In [3]:
import pandas as pd
import pickle
import re
from difflib import get_close_matches
from sklearn.feature_extraction.text import TfidfVectorizer
from sklearn.metrics.pairwise import cosine_similarity

# Load the preprocessed anime dataset
anime_df = pd.read_csv("../data/anime_cleaned.csv")  # Use relative path

# Ensure 'genre' is a list, handle missing values, and join words correctly
def clean_genre(genre):
    if isinstance(genre, list):
        return " ".join(genre)
    elif isinstance(genre, str):
        try:
            genre_list = eval(genre)
            if isinstance(genre_list, list):
                return " ".join(genre_list)
        except:
            return ""
    return ""

# Apply genre cleaning
anime_df["genre_str"] = anime_df["genre"].apply(clean_genre)
anime_df = anime_df[anime_df["genre_str"].str.strip() != ""]

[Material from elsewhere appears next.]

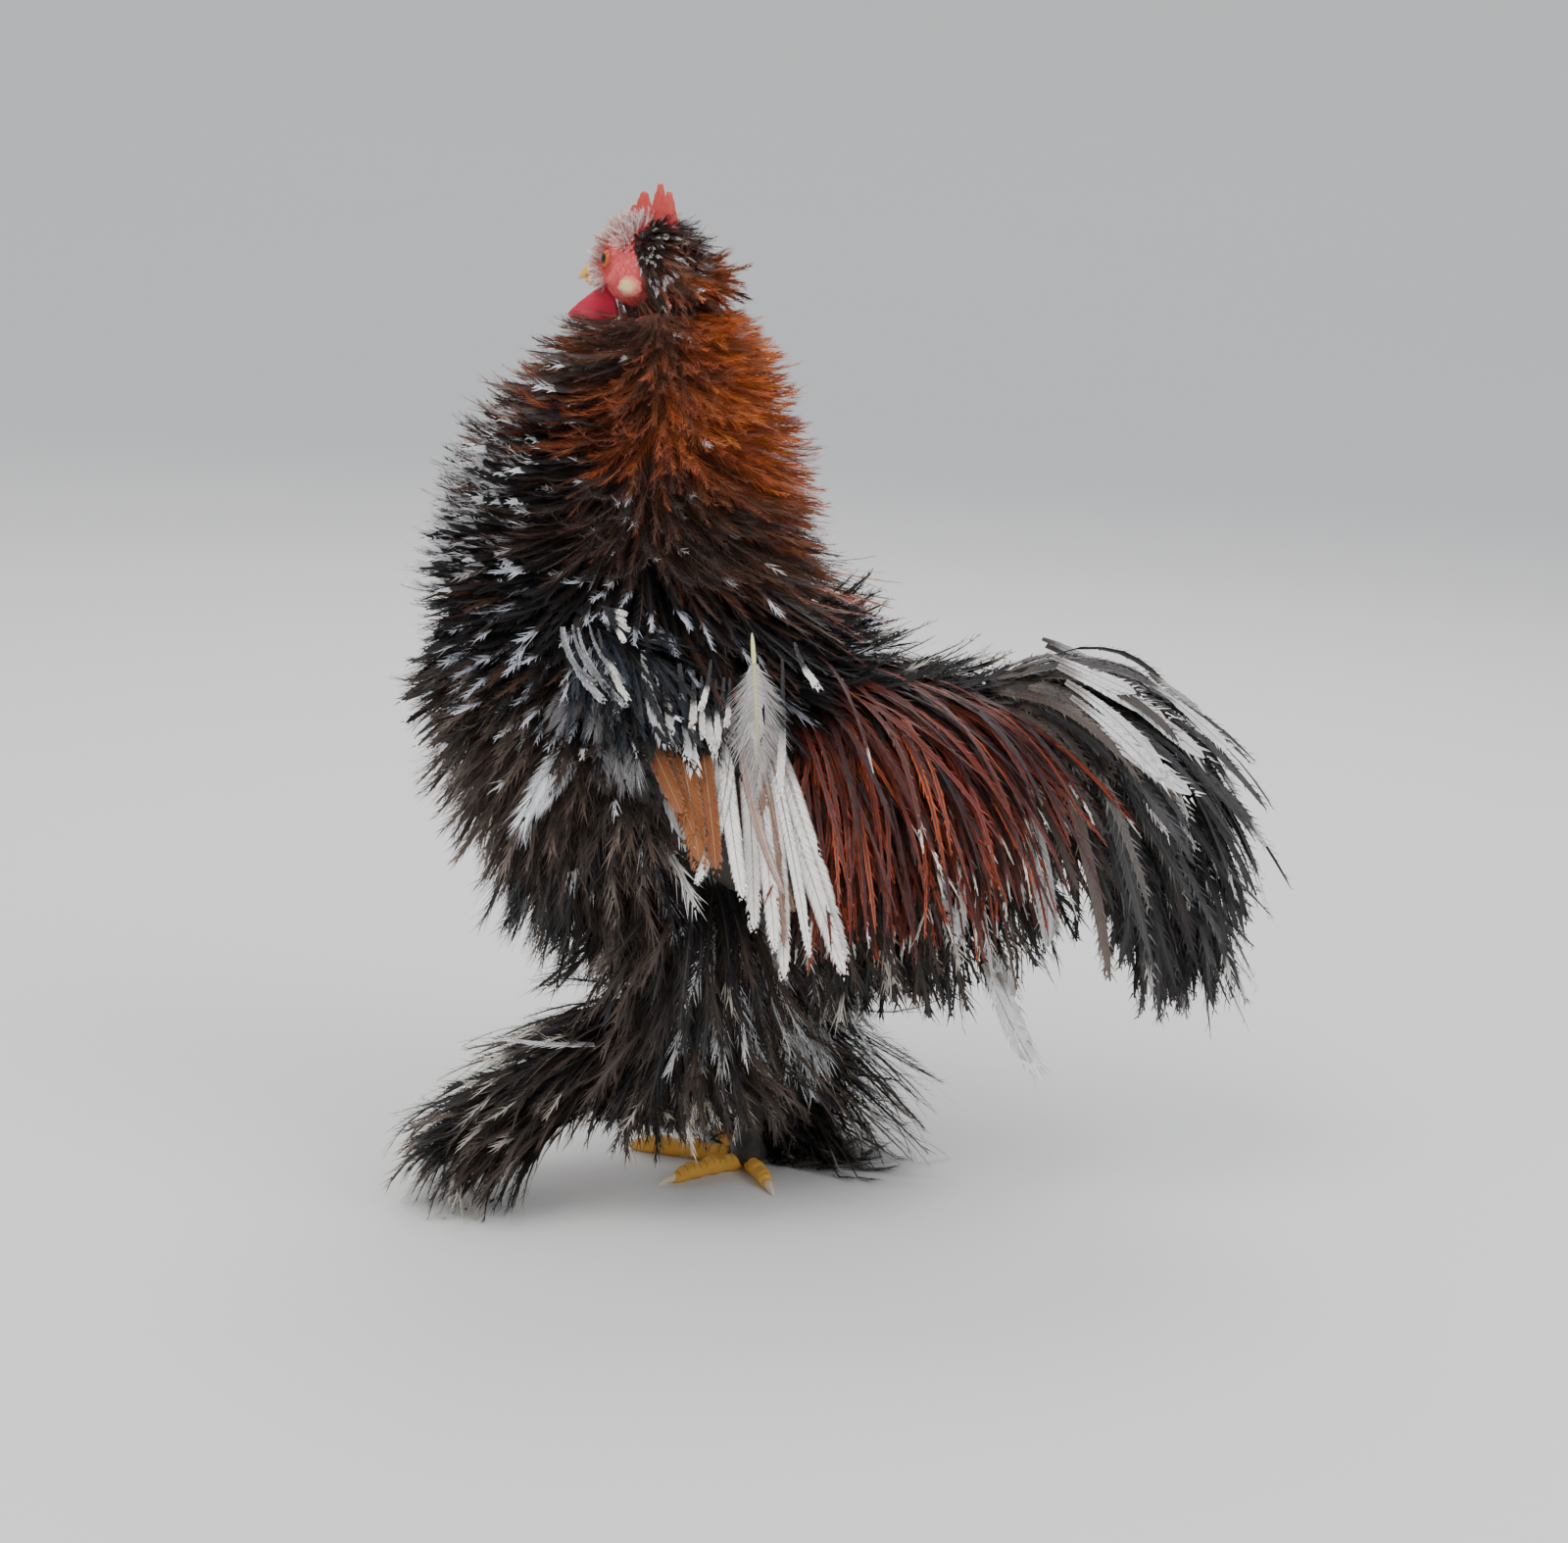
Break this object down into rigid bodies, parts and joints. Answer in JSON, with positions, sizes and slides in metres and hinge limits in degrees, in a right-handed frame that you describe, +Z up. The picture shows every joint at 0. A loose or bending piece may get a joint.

# Initialize TF-IDF Vectorizer
tfidf = TfidfVectorizer(stop_words=None, token_pattern=r"\b\w+\b")
tfidf_matrix = tfidf.fit_transform(anime_df["genre_str"])

# Compute cosine similarity
cosine_sim = cosine_similarity(tfidf_matrix, tfidf_matrix)

# Save cosine similarity matrix
with open("../models/cosine_sim.pkl", "wb") as f:
    pickle.dump(cosine_sim, f)

# Create an index mapping from anime name to dataframe index
indices = pd.Series(anime_df.index, index=anime_df["name"]).drop_duplicates()

# Normalize anime titles
def normalize_title(title):
    title = title.lower()
    title = re.sub(r"[^\w\s]", "", title)
    return title

anime_df["normalized_name"] = anime_df["name"].apply(normalize_title)

# Find best match for user input
def find_best_match(user_input, anime_names):
    user_input = normalize_title(user_input)
    matches = get_close_matches(user_input, anime_names, n=1, cutoff=0.6)
    return matches[0] if matches else None

# Get recommendations
def get_recommendations(title, cosine_sim=cosine_sim):
    if title not in indices:
        return f"'{title}' not found in dataset."

    idx = indices[title]
    sim_scores = sorted(enumerate(cosine_sim[idx]), key=lambda x: x[1], reverse=True)[1:11]
    anime_indices = [i[0] for i in sim_scores]

    recommended_anime = anime_df["name"].iloc[anime_indices].tolist()

    print(f"\n🔹 Top 10 anime similar to {title}: \n")
    for i, anime in enumerate(recommended_anime, start=1):
        print(f"   {i}. {anime}")

    return recommended_anime

# Save indices mapping
with open("../models/indices.pkl", "wb") as f:
    pickle.dump(indices, f)

print("✅ indices.pkl and cosine_sim.pkl created successfully!")

# Test with sample input
print(get_recommendations("Naruto"))


✅ indices.pkl and cosine_sim.pkl created successfully!

🔹 Top 10 anime similar to Naruto: 

   1. Naruto: Shippuuden
   2. Naruto
   3. Boruto: Naruto the Movie - Naruto ga Hokage ni Natta Hi
   4. Naruto x UT
   5. Naruto: Shippuuden Movie 4 - The Lost Tower
   6. Naruto: Shippuuden Movie 3 - Hi no Ishi wo Tsugu Mono
   7. Naruto Shippuuden: Sunny Side Battle
   8. Naruto Soyokazeden Movie: Naruto to Mashin to Mitsu no Onegai Dattebayo!!
   9. Kyutai Panic Adventure!
   10. Naruto: Shippuuden Movie 6 - Road to Ninja
['Naruto: Shippuuden', 'Naruto', 'Boruto: Naruto the Movie - Naruto ga Hokage ni Natta Hi', 'Naruto x UT', 'Naruto: Shippuuden Movie 4 - The Lost Tower', 'Naruto: Shippuuden Movie 3 - Hi no Ishi wo Tsugu Mono', 'Naruto Shippuuden: Sunny Side Battle', 'Naruto Soyokazeden Movie: Naruto to Mashin to Mitsu no Onegai Dattebayo!!', 'Kyutai Panic Adventure!', 'Naruto: Shippuuden Movie 6 - Road to Ninja']